TASK TO CARRY OUT - Which lines hold the string "handed"? Copy every one of them.

RECORD LIST -

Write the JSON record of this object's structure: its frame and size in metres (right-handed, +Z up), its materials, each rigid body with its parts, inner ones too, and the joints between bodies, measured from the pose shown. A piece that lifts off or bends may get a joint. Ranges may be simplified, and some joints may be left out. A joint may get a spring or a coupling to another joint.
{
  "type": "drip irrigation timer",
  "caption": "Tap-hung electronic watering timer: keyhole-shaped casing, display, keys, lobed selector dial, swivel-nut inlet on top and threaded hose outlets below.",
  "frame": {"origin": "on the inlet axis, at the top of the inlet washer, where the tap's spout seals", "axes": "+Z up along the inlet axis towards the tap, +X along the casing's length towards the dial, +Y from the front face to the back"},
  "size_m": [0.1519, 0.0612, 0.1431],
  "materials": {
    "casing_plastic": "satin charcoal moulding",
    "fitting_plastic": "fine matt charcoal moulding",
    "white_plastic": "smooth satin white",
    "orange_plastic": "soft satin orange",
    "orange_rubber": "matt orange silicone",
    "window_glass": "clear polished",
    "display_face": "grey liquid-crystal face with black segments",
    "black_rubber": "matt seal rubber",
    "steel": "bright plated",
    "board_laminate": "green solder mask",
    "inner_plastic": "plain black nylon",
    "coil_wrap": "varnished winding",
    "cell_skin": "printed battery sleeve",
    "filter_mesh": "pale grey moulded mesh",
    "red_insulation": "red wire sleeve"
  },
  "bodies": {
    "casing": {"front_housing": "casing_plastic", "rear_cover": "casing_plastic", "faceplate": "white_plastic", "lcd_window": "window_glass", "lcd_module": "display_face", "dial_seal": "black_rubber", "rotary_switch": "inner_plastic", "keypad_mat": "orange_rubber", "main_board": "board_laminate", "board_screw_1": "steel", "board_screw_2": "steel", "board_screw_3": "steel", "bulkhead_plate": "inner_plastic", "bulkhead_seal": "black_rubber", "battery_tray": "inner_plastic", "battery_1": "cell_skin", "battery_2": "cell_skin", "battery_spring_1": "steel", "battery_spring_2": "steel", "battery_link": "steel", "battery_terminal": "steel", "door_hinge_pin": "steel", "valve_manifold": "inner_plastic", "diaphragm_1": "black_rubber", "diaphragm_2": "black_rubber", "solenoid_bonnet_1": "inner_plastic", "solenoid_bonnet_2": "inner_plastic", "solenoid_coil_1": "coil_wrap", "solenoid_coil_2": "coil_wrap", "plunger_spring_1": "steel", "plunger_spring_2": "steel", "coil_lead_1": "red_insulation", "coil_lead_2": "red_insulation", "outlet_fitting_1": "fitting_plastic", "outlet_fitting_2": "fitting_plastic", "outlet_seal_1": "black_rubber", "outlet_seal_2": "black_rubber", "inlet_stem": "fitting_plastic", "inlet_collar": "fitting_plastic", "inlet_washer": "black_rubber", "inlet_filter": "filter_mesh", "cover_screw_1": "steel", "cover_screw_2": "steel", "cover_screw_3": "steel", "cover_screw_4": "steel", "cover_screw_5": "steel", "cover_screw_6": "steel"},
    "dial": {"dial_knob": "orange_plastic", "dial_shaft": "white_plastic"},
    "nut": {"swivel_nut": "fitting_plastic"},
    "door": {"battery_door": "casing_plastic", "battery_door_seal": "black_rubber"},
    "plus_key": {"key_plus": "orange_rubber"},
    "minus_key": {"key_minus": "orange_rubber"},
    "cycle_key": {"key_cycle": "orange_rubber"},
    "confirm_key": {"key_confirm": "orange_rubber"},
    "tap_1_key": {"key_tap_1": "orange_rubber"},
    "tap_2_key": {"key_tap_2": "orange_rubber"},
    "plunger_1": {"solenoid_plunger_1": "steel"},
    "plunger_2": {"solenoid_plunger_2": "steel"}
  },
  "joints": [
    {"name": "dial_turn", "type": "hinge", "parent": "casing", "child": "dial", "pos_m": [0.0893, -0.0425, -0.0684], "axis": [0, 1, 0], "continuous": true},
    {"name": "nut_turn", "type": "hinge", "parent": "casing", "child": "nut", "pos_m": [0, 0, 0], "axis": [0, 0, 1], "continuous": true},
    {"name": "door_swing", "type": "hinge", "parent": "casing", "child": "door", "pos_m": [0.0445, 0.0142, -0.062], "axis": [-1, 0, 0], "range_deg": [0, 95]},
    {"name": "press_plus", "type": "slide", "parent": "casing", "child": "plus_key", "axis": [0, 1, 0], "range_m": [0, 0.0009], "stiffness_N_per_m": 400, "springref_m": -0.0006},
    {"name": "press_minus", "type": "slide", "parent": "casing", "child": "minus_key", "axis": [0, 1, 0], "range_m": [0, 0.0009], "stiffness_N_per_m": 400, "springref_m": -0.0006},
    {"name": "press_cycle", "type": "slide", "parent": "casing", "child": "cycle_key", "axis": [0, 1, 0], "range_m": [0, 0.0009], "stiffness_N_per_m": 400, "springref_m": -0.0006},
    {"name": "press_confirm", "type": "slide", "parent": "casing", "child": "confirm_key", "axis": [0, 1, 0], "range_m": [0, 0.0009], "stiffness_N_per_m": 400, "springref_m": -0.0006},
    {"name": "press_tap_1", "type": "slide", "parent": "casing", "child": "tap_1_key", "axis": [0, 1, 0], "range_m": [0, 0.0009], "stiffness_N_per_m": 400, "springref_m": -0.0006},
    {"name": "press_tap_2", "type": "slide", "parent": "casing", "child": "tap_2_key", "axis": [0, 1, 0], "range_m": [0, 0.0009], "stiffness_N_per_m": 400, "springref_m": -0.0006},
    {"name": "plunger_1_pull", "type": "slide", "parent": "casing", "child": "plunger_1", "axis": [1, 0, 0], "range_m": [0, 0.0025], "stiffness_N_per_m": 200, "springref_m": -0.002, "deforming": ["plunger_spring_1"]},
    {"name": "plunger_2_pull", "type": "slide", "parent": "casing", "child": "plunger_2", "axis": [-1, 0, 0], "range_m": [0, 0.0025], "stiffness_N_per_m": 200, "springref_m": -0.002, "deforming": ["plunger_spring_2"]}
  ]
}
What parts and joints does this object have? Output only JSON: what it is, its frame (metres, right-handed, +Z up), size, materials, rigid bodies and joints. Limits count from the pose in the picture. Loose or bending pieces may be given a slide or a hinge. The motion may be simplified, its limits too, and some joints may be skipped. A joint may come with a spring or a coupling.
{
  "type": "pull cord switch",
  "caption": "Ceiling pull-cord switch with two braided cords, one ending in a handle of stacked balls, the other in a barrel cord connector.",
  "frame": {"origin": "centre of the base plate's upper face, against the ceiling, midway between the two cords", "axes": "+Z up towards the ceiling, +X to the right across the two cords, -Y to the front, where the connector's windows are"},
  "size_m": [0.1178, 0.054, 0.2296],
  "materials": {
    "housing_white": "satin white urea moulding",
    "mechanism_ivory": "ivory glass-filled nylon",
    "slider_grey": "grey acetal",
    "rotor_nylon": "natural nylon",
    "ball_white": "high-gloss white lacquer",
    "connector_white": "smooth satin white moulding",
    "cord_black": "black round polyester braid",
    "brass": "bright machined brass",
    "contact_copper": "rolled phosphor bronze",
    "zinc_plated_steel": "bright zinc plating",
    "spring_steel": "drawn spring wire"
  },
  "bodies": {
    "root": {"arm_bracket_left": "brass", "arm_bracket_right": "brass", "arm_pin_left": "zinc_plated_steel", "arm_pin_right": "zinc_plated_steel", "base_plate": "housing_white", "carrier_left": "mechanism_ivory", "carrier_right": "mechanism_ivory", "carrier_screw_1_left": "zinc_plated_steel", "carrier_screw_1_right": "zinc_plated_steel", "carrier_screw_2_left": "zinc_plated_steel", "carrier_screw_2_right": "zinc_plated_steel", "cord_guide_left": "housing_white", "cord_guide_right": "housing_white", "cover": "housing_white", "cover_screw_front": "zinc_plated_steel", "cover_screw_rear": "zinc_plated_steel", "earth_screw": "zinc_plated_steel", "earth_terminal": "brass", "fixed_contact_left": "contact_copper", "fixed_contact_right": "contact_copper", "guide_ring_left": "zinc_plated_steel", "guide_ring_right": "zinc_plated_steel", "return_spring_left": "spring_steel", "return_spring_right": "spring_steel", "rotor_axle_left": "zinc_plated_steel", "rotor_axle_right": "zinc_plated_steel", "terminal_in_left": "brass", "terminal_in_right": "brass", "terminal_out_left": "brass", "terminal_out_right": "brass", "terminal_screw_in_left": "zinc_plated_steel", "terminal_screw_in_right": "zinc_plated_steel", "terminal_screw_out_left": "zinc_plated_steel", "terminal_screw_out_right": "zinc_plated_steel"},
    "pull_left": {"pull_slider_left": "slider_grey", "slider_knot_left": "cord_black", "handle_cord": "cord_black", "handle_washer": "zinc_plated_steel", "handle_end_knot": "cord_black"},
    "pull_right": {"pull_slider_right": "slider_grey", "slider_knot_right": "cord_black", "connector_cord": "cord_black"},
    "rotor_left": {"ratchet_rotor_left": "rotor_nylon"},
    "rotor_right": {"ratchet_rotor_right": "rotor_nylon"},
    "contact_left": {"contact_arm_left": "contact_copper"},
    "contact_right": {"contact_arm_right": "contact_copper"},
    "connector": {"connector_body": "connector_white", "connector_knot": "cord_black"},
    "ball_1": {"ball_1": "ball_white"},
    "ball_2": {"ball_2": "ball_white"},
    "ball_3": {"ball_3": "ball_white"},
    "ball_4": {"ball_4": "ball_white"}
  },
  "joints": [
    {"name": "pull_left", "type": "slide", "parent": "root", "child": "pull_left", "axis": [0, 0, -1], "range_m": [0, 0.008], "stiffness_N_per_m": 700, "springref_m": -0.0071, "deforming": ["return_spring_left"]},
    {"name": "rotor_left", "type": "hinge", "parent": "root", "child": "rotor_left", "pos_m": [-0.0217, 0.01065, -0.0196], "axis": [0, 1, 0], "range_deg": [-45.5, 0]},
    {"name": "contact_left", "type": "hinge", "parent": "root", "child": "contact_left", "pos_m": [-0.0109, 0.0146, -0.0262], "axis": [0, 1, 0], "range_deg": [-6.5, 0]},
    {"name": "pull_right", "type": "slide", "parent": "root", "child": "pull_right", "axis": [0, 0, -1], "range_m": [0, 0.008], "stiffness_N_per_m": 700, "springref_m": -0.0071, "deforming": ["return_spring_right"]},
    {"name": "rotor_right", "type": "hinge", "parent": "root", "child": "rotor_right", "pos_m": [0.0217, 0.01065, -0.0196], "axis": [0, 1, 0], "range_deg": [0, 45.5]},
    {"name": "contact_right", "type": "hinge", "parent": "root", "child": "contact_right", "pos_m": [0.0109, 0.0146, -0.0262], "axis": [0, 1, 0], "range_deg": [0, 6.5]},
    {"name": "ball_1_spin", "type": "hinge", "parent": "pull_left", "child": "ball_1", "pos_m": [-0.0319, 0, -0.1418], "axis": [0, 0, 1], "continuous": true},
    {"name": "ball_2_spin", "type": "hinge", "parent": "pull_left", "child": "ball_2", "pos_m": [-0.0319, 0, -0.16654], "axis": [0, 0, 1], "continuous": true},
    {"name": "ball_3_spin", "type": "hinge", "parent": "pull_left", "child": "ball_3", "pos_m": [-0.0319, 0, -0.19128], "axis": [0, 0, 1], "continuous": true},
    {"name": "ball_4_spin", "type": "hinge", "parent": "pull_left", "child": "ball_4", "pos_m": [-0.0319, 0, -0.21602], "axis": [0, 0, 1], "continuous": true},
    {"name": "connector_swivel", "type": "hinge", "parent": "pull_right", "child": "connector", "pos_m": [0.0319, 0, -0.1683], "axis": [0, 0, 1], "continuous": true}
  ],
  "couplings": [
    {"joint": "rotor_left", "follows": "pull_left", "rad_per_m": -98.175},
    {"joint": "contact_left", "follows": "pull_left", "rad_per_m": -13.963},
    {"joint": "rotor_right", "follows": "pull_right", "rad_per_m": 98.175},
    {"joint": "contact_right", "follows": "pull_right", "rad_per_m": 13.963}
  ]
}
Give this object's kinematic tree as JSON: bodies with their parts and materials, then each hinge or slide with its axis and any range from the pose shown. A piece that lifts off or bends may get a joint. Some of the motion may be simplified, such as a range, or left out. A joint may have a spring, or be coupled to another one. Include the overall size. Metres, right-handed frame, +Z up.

WORKED SOLUTION -
Write the JSON record of this object's structure: its frame and size in metres (right-handed, +Z up), its materials, each rigid body with its parts, inner ones too, and the joints between bodies, measured from the pose shown. A piece that lifts off or bends may get a joint. Ranges may be simplified, and some joints may be left out. A joint may get a spring or a coupling to another joint.
What parts and joints does this object have? Output only JSON: what it is, its frame (metres, right-handed, +Z up), size, materials, rigid bodies and joints. Limits count from the pose in the picture. Loose or bending pieces may be given a slide or a hinge. The motion may be simplified, its limits too, and some joints may be skipped. A joint may come with a spring or a coupling.
Give this object's kinematic tree as JSON: bodies with their parts and materials, then each hinge or slide with its axis and any range from the pose shown. A piece that lifts off or bends may get a joint. Some of the motion may be simplified, such as a range, or left out. A joint may have a spring, or be coupled to another one. Include the overall size. Metres, right-handed frame, +Z up.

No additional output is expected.